Non discrimination against fixed term workers would mean that they should also have access to the same service based sick leave, holidays, pensions and maternity rights as their permanent colleagues.
It is difficult to conceive of an objective reason why a fixed term worker should be deprived of most contractual rights.
But an objective reason for excluding a fixed term contract worker from a pension scheme might be that they would only have a very limited period in the pension scheme. The financial cost of which to both the employee and employer would outweigh the benefit to the employee.
Clause 5 deals with measures to prevent abuse. It is proposed that member states shall introduce regulations to regulate fixed term contracts where there are no equivalent legal measures, as in the UK.
In so doing member states must take into "account the needs of specific sectors and/or categories of workers".
The framework for the regulations will have to be based on one or more of the measures below:
a) objective reasons justifying the renewal of fixed term contracts
b) the maximum total duration of successive fixed term employment contracts and
c) the number of renewals of such contracts.
Regulations to prevent abuse would be welcome. Already some UK trade unions have reached collective agreements to ensure that after an agreed number of fixed term contracts a worker is moved on to a permanent contract. Regulations will not prevent the use of a fixed term contract where there is genuine need for one but it will prevent fixed term contracts being used to keep a compliant workforce as an alternative to proper workforce planning.
The agreement recognises that "employment contracts of an indefinite duration are the general form of employment relationships and contribute to quality of life of the workers concerned and improve performance". Permanent contracts are the norm and are better for the worker and his/her performance than the uncertainty of a fixed term contract.
The agreement also recognises that over half of the fixed term contract working population are women and therefore measures to improve the position of fixed term workers will promote equality of opportunities between women and men.
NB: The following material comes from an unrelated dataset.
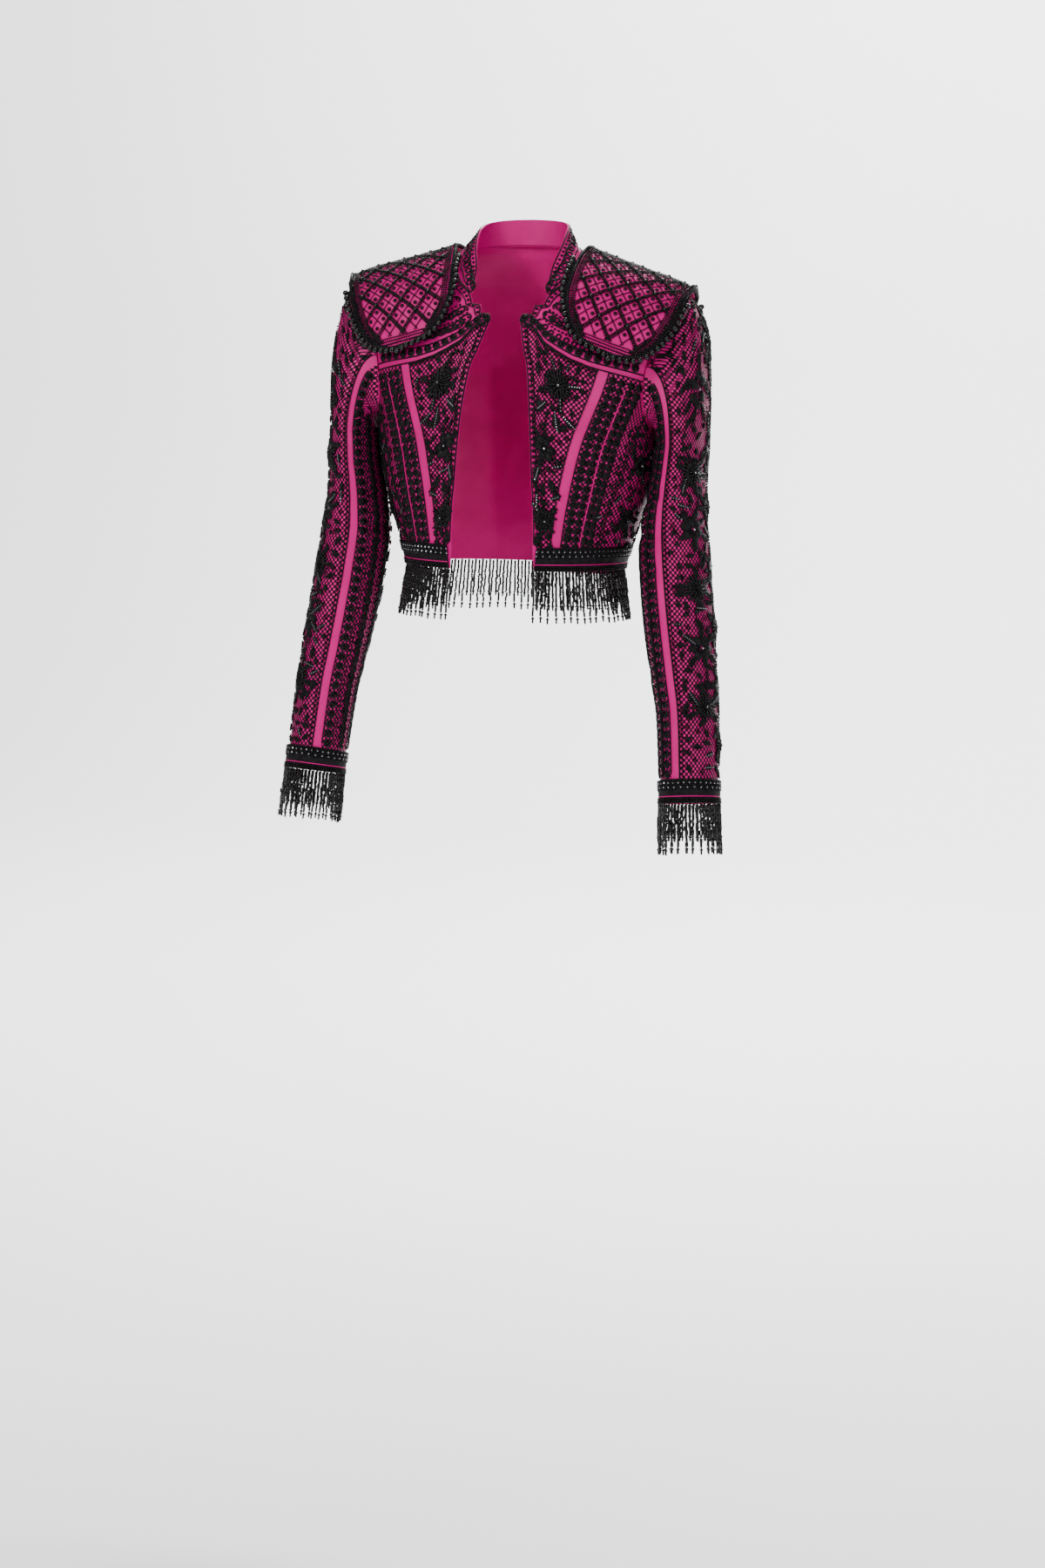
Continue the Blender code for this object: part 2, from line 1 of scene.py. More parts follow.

Another general consideration of the agreement is that fixed term contracts are a feature of employment certain sectors, occupations and activities "which can suit both employers and workers". In the UK fixed term contracts are most common in education and the media although the use of fixed term contracts is also growing in local government and health. The advantages of fixed term contracts in the UK particularly with the existence of the waiver clause have up to now been entirely with the employers.
Clause 6 deals with information and training and requires employers to provide information to fixed term workers about vacancies which become available to ensure that they have the opportunity to secure permanent positions. Also employers should "as far as possible" facilitate access to fixed term workers to appropriate training to "enhance their skills, career development and occupational mobility". Clause 8 means that employers should inform workers representatives about fixed term work in the undertaking.
The only group of fixed term workers excluded by the proposed Directive are those placed by a temporary work agency at the disposal of the undertaking. This may be dealt with in a future directive.
The proposed Directive is a welcome measure to end the abuses of fixed term contract working and promote permanent contracts as the rule. Taken with the proposals in the Employment Relations Bill to exclude the use of unfair dismissal waivers in fixed term contracts of more than one year the future should be brighter for fixed term workers.